Write out the material below again, unchanged.

··· Information supplied

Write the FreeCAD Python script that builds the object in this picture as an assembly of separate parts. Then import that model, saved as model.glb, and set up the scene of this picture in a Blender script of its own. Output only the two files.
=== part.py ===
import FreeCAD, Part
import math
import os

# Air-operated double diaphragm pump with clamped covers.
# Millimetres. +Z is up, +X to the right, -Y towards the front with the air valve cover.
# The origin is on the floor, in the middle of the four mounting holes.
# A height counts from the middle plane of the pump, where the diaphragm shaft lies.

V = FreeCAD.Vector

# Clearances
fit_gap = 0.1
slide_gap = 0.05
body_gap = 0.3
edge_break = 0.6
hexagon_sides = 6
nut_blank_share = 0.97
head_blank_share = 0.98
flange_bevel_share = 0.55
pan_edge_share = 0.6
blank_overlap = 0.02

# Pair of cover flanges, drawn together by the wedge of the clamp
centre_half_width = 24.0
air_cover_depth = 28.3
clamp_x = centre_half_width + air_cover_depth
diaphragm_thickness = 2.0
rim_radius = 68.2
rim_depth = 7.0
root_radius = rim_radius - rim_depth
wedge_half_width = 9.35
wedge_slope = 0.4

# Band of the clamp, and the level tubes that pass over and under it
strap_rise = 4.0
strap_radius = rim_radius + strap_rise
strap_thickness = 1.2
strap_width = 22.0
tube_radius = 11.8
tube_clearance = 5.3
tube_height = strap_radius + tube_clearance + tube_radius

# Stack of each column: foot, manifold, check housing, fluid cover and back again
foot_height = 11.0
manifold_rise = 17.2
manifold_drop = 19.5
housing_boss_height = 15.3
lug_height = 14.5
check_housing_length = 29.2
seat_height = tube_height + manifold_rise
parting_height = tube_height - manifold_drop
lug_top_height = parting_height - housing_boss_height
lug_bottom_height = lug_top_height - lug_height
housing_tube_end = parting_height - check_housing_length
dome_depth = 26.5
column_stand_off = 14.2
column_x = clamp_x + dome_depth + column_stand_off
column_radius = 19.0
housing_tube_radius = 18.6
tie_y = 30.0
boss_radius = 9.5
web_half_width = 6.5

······

**Answer to the exercise:**
Write the FreeCAD Python script that builds the object in this picture as an assembly of separate parts. Then import that model, saved as model.glb, and set up the scene of this picture in a Blender script of its own. Output only the two files.
=== part.py ===
import FreeCAD, Part
import math
import os

# Air-operated double diaphragm pump with clamped covers.
# Millimetres. +Z is up, +X to the right, -Y towards the front with the air valve cover.
# The origin is on the floor, in the middle of the four mounting holes.
# A height counts from the middle plane of the pump, where the diaphragm shaft lies.

V = FreeCAD.Vector

# Clearances
fit_gap = 0.1
slide_gap = 0.05
body_gap = 0.3
edge_break = 0.6
hexagon_sides = 6
nut_blank_share = 0.97
head_blank_share = 0.98
flange_bevel_share = 0.55
pan_edge_share = 0.6
blank_overlap = 0.02

# Pair of cover flanges, drawn together by the wedge of the clamp
centre_half_width = 24.0
air_cover_depth = 28.3
clamp_x = centre_half_width + air_cover_depth
diaphragm_thickness = 2.0
rim_radius = 68.2
rim_depth = 7.0
root_radius = rim_radius - rim_depth
wedge_half_width = 9.35
wedge_slope = 0.4

# Band of the clamp, and the level tubes that pass over and under it
strap_rise = 4.0
strap_radius = rim_radius + strap_rise
strap_thickness = 1.2
strap_width = 22.0
tube_radius = 11.8
tube_clearance = 5.3
tube_height = strap_radius + tube_clearance + tube_radius

# Stack of each column: foot, manifold, check housing, fluid cover and back again
foot_height = 11.0
manifold_rise = 17.2
manifold_drop = 19.5
housing_boss_height = 15.3
lug_height = 14.5
check_housing_length = 29.2
seat_height = tube_height + manifold_rise
parting_height = tube_height - manifold_drop
lug_top_height = parting_height - housing_boss_height
lug_bottom_height = lug_top_height - lug_height
housing_tube_end = parting_height - check_housing_length
dome_depth = 26.5
column_stand_off = 14.2
column_x = clamp_x + dome_depth + column_stand_off
column_radius = 19.0
housing_tube_radius = 18.6
tie_y = 30.0
boss_radius = 9.5
web_half_width = 6.5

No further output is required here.